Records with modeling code
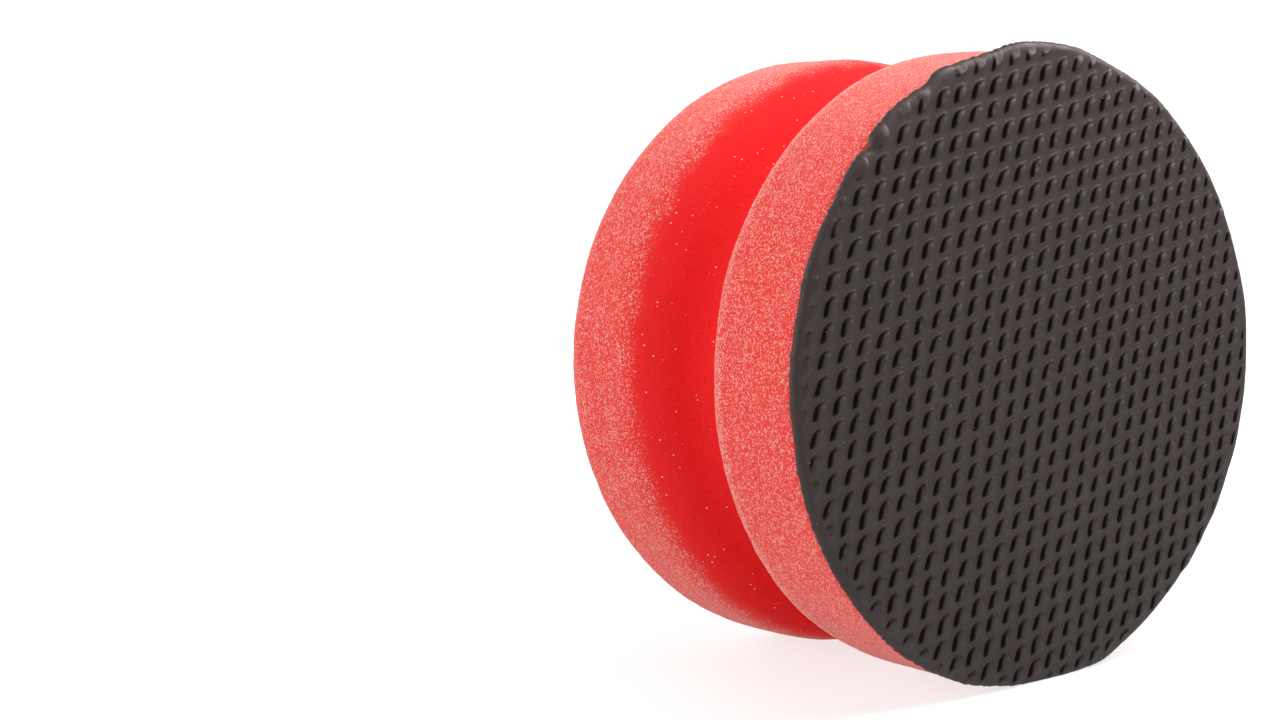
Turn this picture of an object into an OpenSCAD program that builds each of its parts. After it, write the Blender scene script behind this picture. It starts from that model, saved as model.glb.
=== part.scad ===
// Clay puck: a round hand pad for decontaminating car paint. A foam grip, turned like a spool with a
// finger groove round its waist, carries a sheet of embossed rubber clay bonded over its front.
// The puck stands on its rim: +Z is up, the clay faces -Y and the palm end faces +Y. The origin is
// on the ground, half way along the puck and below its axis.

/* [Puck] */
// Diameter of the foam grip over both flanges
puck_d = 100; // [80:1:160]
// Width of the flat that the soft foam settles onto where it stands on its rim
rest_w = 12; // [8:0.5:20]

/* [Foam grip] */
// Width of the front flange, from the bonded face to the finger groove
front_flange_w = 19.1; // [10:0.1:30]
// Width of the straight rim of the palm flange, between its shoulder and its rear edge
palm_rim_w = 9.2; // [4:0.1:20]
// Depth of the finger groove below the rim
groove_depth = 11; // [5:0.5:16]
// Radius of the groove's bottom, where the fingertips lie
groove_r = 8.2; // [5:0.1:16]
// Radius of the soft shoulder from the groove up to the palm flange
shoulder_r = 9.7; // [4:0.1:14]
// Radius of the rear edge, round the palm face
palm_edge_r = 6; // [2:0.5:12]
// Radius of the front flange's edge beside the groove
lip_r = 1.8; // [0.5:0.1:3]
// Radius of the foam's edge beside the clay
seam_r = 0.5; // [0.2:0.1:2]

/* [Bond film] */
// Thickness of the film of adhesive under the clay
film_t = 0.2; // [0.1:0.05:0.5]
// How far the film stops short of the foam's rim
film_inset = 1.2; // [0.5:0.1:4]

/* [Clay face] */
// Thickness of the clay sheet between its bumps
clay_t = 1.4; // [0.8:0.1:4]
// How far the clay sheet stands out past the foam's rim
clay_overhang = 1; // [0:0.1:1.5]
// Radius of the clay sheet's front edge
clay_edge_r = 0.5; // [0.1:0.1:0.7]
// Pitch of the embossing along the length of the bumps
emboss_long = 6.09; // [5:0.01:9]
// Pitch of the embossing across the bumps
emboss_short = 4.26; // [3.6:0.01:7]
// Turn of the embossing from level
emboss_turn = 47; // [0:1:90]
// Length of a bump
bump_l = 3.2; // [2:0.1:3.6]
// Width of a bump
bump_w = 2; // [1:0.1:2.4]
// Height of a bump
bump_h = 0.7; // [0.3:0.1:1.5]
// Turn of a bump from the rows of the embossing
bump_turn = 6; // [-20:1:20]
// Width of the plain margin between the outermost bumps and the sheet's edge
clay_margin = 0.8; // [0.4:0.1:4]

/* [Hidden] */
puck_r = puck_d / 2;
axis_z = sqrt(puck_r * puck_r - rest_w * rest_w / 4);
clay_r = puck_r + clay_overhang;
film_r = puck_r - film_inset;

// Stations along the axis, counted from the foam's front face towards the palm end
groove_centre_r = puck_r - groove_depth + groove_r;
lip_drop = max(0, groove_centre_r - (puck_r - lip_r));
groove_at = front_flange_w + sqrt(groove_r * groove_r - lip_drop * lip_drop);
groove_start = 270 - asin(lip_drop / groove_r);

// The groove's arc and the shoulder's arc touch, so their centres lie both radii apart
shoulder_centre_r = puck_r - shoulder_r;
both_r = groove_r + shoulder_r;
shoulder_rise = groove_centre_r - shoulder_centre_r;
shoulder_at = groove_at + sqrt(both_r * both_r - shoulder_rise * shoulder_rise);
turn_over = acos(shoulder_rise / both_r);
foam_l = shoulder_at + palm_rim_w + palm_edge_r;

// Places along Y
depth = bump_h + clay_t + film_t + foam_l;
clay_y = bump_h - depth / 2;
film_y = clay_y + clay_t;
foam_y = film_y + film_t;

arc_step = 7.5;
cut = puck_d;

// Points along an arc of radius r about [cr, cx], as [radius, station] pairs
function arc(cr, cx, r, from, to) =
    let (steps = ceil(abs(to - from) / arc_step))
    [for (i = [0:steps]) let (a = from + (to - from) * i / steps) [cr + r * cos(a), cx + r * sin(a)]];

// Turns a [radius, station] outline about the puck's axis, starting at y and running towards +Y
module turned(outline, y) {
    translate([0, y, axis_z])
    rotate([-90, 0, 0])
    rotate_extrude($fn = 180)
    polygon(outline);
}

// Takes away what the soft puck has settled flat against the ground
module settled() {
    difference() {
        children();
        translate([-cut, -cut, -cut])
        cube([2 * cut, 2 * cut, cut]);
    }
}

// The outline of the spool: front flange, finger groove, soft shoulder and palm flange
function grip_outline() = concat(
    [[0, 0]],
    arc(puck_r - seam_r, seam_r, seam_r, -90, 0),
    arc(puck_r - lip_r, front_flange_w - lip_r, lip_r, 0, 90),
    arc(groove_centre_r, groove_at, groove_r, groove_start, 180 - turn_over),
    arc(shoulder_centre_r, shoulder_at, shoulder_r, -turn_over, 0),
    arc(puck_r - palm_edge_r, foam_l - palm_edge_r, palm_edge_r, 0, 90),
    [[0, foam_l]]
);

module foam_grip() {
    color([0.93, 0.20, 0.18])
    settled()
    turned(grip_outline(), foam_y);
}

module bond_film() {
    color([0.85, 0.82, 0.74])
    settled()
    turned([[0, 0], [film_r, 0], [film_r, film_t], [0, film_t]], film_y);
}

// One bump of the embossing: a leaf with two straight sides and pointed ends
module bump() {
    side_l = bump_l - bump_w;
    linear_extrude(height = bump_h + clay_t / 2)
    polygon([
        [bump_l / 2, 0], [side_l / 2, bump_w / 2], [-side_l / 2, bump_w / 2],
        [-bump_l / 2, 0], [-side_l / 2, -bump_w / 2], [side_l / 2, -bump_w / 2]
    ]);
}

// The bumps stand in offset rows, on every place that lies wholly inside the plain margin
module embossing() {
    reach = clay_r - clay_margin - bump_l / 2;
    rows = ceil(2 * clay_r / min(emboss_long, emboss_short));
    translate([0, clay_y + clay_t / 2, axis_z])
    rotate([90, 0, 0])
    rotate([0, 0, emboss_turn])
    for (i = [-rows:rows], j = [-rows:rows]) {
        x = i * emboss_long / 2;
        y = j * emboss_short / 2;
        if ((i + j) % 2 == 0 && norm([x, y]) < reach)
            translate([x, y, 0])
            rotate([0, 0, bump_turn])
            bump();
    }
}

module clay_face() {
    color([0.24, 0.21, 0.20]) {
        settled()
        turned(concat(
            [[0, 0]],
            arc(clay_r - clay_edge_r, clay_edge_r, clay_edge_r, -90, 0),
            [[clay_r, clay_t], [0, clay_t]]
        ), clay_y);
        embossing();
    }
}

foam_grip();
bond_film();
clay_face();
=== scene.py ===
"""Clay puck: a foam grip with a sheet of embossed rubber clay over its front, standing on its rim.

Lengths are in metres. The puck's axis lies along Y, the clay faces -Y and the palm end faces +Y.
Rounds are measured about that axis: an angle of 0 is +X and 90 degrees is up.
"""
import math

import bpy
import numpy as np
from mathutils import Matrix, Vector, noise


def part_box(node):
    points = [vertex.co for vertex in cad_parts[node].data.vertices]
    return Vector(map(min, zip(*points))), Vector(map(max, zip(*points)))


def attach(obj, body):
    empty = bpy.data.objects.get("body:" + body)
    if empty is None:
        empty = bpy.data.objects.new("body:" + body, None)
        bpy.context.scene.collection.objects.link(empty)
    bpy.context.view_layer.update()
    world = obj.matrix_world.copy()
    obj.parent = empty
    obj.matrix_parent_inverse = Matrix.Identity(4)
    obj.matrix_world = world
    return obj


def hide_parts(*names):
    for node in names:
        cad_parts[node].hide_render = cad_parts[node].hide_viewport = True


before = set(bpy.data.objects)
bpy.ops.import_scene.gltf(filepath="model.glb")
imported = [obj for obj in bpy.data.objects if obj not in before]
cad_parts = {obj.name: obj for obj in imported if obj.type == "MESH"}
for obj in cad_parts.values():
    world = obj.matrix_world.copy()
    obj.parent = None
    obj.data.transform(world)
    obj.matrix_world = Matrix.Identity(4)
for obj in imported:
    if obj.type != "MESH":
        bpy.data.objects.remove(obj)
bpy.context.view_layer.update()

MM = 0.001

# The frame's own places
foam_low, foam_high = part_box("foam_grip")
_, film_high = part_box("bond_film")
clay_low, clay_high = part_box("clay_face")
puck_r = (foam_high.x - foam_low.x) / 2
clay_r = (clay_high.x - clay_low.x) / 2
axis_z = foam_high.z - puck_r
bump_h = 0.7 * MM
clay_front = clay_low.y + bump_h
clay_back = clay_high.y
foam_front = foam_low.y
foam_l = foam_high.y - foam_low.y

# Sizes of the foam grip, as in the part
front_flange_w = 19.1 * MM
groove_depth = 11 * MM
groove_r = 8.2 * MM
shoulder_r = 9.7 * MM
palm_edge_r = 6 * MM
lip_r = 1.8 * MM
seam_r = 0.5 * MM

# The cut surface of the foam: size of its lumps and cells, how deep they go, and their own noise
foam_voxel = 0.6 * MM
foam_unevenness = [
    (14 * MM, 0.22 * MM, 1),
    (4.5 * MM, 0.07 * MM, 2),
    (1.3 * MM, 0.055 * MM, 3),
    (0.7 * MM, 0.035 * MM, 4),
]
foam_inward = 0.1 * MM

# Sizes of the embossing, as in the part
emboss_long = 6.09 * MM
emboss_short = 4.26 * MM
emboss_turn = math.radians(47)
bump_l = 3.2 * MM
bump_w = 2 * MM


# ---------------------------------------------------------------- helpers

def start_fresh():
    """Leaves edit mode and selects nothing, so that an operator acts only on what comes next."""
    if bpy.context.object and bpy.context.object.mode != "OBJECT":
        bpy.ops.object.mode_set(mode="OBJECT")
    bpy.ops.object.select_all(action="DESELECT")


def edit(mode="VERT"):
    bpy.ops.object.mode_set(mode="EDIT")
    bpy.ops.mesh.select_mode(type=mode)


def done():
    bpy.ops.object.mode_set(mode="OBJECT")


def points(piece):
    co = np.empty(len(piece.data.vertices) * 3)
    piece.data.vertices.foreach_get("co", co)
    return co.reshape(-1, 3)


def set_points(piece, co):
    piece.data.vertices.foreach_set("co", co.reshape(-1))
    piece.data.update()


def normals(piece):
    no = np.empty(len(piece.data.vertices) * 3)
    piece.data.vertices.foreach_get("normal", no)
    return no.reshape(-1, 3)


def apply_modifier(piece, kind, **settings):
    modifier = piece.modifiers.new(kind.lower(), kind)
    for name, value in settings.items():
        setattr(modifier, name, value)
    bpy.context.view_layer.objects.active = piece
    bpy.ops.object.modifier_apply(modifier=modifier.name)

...

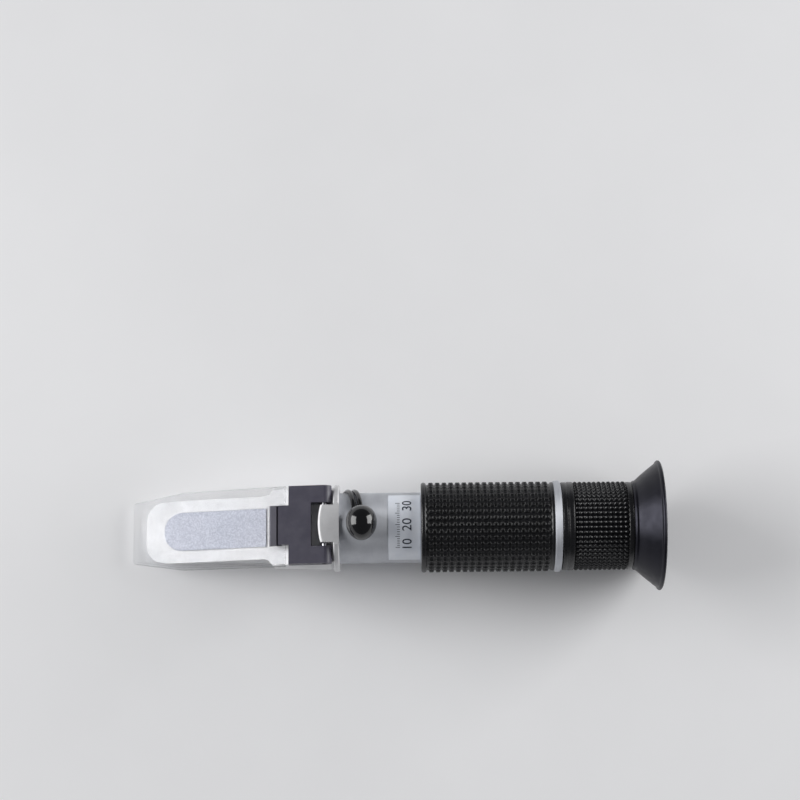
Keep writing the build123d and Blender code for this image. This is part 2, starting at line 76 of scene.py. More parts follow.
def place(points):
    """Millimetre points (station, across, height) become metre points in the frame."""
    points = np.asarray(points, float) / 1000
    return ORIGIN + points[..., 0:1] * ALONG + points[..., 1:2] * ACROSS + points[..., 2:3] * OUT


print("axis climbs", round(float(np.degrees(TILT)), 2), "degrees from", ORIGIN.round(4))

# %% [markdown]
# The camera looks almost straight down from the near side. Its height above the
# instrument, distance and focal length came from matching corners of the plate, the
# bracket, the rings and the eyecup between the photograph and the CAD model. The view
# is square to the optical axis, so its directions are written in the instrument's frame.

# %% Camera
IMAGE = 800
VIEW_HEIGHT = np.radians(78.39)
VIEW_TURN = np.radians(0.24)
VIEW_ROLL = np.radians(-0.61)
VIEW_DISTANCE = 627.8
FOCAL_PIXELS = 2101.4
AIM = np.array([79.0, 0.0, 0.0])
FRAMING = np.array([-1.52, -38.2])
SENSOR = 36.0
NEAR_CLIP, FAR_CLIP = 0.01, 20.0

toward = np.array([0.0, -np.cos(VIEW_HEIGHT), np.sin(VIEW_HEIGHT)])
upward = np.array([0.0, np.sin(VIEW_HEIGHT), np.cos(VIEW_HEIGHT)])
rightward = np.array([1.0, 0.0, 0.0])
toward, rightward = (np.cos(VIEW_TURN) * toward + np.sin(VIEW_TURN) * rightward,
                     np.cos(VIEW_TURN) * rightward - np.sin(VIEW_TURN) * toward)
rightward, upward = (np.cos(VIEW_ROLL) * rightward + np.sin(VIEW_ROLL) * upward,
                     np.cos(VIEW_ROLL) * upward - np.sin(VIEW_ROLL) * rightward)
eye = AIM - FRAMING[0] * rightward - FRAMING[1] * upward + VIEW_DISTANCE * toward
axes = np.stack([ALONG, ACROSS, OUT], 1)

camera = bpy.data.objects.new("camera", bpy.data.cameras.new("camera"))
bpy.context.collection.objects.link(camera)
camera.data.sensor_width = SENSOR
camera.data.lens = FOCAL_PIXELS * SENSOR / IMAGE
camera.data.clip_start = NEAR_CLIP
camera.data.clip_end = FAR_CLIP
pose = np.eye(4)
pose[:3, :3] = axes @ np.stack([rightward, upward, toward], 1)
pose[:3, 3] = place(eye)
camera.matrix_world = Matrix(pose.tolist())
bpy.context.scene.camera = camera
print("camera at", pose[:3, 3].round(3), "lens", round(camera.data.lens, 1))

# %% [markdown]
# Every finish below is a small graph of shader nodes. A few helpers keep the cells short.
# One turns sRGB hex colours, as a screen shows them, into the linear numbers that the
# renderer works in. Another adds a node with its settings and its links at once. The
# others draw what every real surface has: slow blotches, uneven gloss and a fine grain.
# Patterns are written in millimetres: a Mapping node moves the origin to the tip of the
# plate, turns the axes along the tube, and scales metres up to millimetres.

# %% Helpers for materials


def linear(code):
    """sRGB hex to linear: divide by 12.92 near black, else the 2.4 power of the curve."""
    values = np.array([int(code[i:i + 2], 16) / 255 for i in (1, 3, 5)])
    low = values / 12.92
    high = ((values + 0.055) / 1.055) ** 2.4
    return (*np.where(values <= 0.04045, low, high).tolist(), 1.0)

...

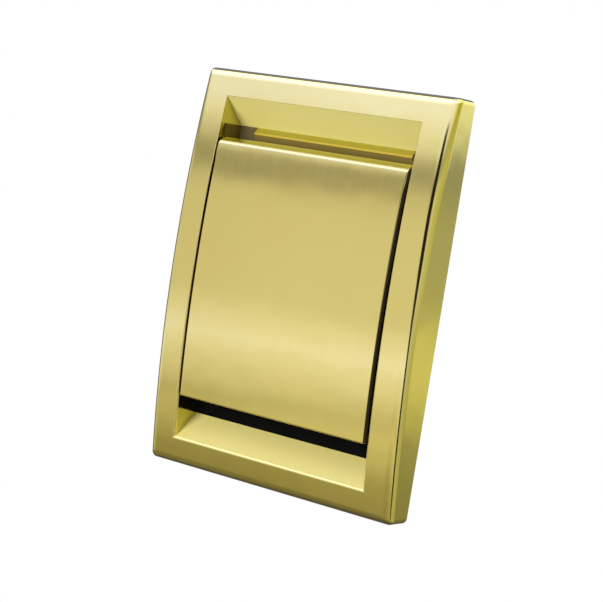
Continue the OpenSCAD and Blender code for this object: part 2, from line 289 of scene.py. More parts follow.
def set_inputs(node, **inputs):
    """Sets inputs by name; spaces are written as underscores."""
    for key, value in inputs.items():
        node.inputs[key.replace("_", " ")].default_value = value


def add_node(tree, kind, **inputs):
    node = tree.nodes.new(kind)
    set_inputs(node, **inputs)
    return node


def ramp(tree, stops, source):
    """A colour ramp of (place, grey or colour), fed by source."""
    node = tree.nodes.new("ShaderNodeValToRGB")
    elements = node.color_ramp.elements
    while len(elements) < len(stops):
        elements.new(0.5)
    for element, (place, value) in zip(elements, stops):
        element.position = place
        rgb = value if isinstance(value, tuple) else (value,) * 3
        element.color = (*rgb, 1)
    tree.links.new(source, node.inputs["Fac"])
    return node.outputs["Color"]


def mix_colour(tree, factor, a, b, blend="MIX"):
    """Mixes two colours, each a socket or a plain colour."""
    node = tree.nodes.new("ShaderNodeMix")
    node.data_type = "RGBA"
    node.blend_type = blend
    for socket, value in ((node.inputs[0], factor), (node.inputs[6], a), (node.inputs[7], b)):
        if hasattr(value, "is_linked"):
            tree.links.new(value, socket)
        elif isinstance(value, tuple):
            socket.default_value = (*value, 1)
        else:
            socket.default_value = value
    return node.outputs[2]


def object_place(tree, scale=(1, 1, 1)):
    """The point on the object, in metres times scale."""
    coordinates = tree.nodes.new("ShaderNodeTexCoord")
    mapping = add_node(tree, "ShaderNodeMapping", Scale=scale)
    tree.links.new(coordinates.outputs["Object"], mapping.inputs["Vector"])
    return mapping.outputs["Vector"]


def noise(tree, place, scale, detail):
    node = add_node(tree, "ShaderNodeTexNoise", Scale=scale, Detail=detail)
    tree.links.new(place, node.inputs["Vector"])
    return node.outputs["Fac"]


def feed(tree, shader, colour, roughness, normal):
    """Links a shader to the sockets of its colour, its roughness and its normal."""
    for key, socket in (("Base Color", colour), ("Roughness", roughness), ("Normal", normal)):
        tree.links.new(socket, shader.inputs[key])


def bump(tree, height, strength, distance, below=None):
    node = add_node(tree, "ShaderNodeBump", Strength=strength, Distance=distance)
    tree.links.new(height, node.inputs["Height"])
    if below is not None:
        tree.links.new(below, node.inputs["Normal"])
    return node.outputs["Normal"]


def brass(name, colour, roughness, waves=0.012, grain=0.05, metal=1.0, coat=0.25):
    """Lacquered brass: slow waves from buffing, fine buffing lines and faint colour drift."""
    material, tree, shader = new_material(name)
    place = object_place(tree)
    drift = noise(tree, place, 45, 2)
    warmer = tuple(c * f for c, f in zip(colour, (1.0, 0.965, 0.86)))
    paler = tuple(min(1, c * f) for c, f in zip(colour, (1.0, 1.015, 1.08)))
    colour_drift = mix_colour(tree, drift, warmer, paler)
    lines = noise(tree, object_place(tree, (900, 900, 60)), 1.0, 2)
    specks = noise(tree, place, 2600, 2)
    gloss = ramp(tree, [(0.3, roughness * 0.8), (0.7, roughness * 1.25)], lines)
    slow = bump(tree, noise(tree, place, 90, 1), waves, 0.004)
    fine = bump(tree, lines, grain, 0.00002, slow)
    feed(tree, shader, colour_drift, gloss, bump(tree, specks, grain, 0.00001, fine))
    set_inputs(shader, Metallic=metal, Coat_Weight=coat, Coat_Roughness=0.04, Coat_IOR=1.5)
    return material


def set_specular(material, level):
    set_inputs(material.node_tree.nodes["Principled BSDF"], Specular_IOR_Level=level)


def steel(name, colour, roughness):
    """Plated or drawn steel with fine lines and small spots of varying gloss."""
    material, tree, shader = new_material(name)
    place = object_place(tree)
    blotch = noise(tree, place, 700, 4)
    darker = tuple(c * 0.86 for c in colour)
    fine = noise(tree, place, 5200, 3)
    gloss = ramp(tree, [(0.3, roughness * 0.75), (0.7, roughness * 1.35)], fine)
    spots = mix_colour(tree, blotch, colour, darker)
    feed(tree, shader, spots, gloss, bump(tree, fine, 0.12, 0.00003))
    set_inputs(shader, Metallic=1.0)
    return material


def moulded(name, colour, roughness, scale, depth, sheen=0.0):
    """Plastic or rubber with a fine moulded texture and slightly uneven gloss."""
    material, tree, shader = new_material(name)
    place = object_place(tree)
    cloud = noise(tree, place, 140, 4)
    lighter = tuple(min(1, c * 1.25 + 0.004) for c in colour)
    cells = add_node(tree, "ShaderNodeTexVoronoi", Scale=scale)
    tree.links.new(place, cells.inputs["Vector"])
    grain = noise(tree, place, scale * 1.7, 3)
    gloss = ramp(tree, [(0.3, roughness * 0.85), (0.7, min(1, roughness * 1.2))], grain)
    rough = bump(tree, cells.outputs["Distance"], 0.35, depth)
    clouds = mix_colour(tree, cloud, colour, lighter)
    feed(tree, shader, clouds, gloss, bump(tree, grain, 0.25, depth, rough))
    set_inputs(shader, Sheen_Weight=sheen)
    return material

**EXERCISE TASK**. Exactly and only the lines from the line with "Turn this picture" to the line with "film_inset = 1.2; // [0.5:0.1:4]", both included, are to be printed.

**EXERCISE OUTPUT**.
Turn this picture of an object into an OpenSCAD program that builds each of its parts. After it, write the Blender scene script behind this picture. It starts from that model, saved as model.glb.
=== part.scad ===
// Clay puck: a round hand pad for decontaminating car paint. A foam grip, turned like a spool with a
// finger groove round its waist, carries a sheet of embossed rubber clay bonded over its front.
// The puck stands on its rim: +Z is up, the clay faces -Y and the palm end faces +Y. The origin is
// on the ground, half way along the puck and below its axis.

/* [Puck] */
// Diameter of the foam grip over both flanges
puck_d = 100; // [80:1:160]
// Width of the flat that the soft foam settles onto where it stands on its rim
rest_w = 12; // [8:0.5:20]

/* [Foam grip] */
// Width of the front flange, from the bonded face to the finger groove
front_flange_w = 19.1; // [10:0.1:30]
// Width of the straight rim of the palm flange, between its shoulder and its rear edge
palm_rim_w = 9.2; // [4:0.1:20]
// Depth of the finger groove below the rim
groove_depth = 11; // [5:0.5:16]
// Radius of the groove's bottom, where the fingertips lie
groove_r = 8.2; // [5:0.1:16]
// Radius of the soft shoulder from the groove up to the palm flange
shoulder_r = 9.7; // [4:0.1:14]
// Radius of the rear edge, round the palm face
palm_edge_r = 6; // [2:0.5:12]
// Radius of the front flange's edge beside the groove
lip_r = 1.8; // [0.5:0.1:3]
// Radius of the foam's edge beside the clay
seam_r = 0.5; // [0.2:0.1:2]

/* [Bond film] */
// Thickness of the film of adhesive under the clay
film_t = 0.2; // [0.1:0.05:0.5]
// How far the film stops short of the foam's rim
film_inset = 1.2; // [0.5:0.1:4]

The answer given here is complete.